Glycerin is sometimes used as a solvent for "transparent" and melt-and-pour soaps, but even these soaps can be and often are made with solvents other than glycerin.
That said, glycerin is naturally produced during the saponification reaction of fats. This natural glycerin content in handcrafted soap (without any added glycerin) runs about 8-10% by weight.
I don't know that it NEEDS to be added but people DO add it, especially when they want to improve trace time. Its not something that is obviously a problem for someone with my allergies unless you know how it is made. So I mention it so that people know I can't use it, and also that is why glycerin soaps are not an option for me.
Also because I have been thinking that a liquid version of a castile soap may be something I can achieve in under a year. I swear I found a recipe/process on here for doing cold process castile soap but now I can't find it. Dang me!
I also have no idea where I would get potassium hydroxide. I can get Sodium Hydroxide - Tractor supply sells 2 lbs of a pure sodium hydroxide drain cleaner for $15 (I forget the brand) - but not sure I can find potassium hydroxide.
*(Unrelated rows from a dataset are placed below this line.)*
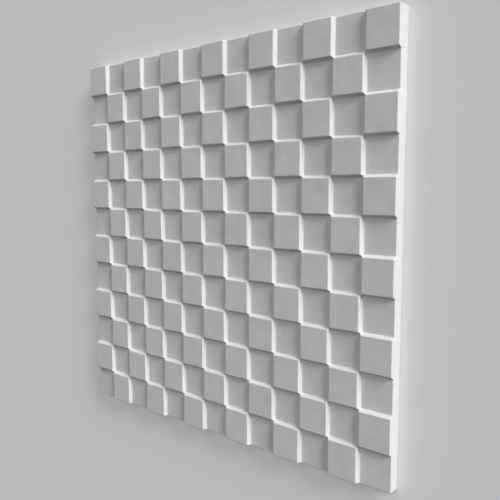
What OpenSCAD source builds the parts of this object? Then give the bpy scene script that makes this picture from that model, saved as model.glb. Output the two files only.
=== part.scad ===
// Cast gypsum wall panel with a chequer of raised blocks and sunk fields, lying on its flat back.
// The origin is in the middle of the back. +Z points out of the face and +Y up the wall.

/* [Panel] */
// Width of the panel on the wall
panel_w = 500; // [300:10:900]
// Height of the panel on the wall
panel_h = 500; // [300:10:900]
// Thickness of the casting behind the sunk fields
slab_t = 14.5; // [8:0.5:30]

/* [Relief] */
// Columns of the chequer, across the panel
columns = 13; // [4:1:16]
// Rows of the chequer, up the panel
rows = 12; // [4:1:16]
// Height of the raised blocks above the sunk fields
relief_h = 4.5; // [2:0.5:10]
// Run of the sloped wall between a raised block and a sunk field, centred on the line between them
wall_run = 2.7; // [1:0.1:10]

/* [Mould rounding] */
// Radius of the rounded edge at the top of each wall and of the hollow at its foot
round_r = 1; // [0.4:0.1:3]

/* [Hidden] */

// Full thickness, and the angle of the walls
panel_t = slab_t + relief_h;
wall_angle = atan2(relief_h, wall_run);
// How far a rounding reaches from the sharp corner that it takes off
round_reach = round_r * tan(wall_angle / 2);
// Flats along each rounding
arc_flats = 3;
arc_angles = [for (k = [0 : arc_flats]) wall_angle * k / arc_flats];

// One side of a block from its top down to the back, for a column or row of the given pitch:
// over the rounded crest, down the slope and out through the hollow at its foot
function block_side(pitch) =
    let (
        crest_x = (pitch - wall_run) / 2 - round_reach,
        foot_x = (pitch + wall_run) / 2 + round_reach
    )
    concat(
        [for (a = arc_angles) [crest_x + round_r * sin(a), panel_t - round_r * (1 - cos(a))]],
        [for (k = [arc_flats : -1 : 0]) let (a = arc_angles[k])
            [foot_x - round_r * sin(a), slab_t + round_r * (1 - cos(a))]],
        [[foot_x, 0]]
    );

// Upright section of one block and the casting below it, about its own middle
module block_section(pitch) {
    side = block_side(pitch);
    other_side = [for (k = [len(side) - 1 : -1 : 0]) [-side[k].x, side[k].y]];
    polygon(concat(side, other_side));
}

// Section of the whole panel with every second step of its length raised, counted from the start.
// A raised block at an end keeps its full height up to the plain outer edge of the panel.
module panel_section(length, count, first) {
    pitch = length / count;
    intersection() {
        square([length, panel_t]);
        union() {
            square([length, slab_t]);
            for (k = [first : 2 : count - 1]) {
                translate([(k + 0.5) * pitch, 0])
                    block_section(pitch);
                if (k == 0)
                    square([pitch / 2, panel_t]);
                if (k == count - 1)
                    translate([length - pitch / 2, 0])
                        square([pitch / 2, panel_t]);
            }
        }
    }
}

// The casting with the blocks of one set of rows: the section across the panel, run up it,
// where it meets the section down the panel, run across it
module block_set(first) {
    translate([-panel_w / 2, panel_h / 2, 0])
        intersection() {
            rotate([90, 0, 0])
                linear_extrude(height = panel_h)
                    panel_section(panel_w, columns, first);
            rotate([90, 0, -90])
                translate([0, 0, -panel_w])
                    linear_extrude(height = panel_w)
                        panel_section(panel_h, rows, first);
        }
}

// Raised blocks fall on even rows and columns, and on odd ones, counted from the top left
module relief_panel() {
    color("whitesmoke")
        union() {
            block_set(0);
            block_set(1);
        }
}

relief_panel();
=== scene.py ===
"""Looks of a cast gypsum wall panel with a chequer relief, lying on its back on a studio floor."""

import functools
import math

import bmesh
import bpy
from mathutils import Matrix, Vector


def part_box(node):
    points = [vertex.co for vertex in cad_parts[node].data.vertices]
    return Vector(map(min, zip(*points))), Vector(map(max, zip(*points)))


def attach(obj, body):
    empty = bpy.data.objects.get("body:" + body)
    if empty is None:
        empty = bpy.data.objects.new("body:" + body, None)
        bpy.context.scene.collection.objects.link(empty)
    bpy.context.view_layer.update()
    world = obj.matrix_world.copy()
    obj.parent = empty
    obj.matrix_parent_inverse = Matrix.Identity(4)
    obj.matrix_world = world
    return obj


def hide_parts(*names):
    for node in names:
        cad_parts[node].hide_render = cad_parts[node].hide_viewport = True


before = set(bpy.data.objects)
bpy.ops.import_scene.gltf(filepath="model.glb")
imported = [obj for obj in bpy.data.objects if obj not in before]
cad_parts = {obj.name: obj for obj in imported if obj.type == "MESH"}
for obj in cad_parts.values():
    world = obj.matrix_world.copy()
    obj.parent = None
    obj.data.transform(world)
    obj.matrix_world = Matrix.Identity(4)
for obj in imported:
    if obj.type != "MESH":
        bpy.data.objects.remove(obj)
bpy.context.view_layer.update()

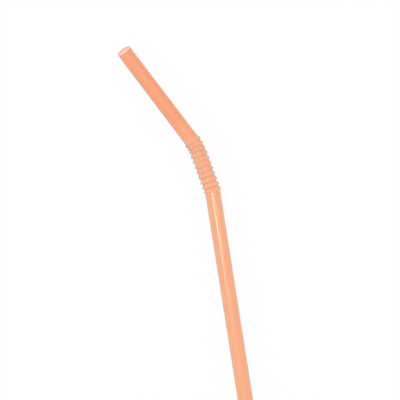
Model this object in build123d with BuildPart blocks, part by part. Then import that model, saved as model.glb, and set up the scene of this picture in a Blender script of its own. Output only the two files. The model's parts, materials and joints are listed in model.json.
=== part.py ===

I can't get mail so mail order is out. And if getting via Amazon, it has to be shippable to an Amazon locker, or delivered direct to my door (not a mailbox) by UPS. If USPS gets hold of it they just send it back because they won't acknowledge my disability and they now just return all my mail. It goes to a distant (for me) mail pod instead of the pod right across the street 2 doors up from my house and they will not move my box to the nearer mail pod nor give me home delivery because they say I don't LOOK disabled. And since 90% or more of all UPS shipments now go through USPS for the last leg, well. There I am. Can't mail order. And not everything on Amazon is deliverable to an Amazon locker. Just so you know. I'm limited on my shopping/shipping options. Sorry! So picky, me.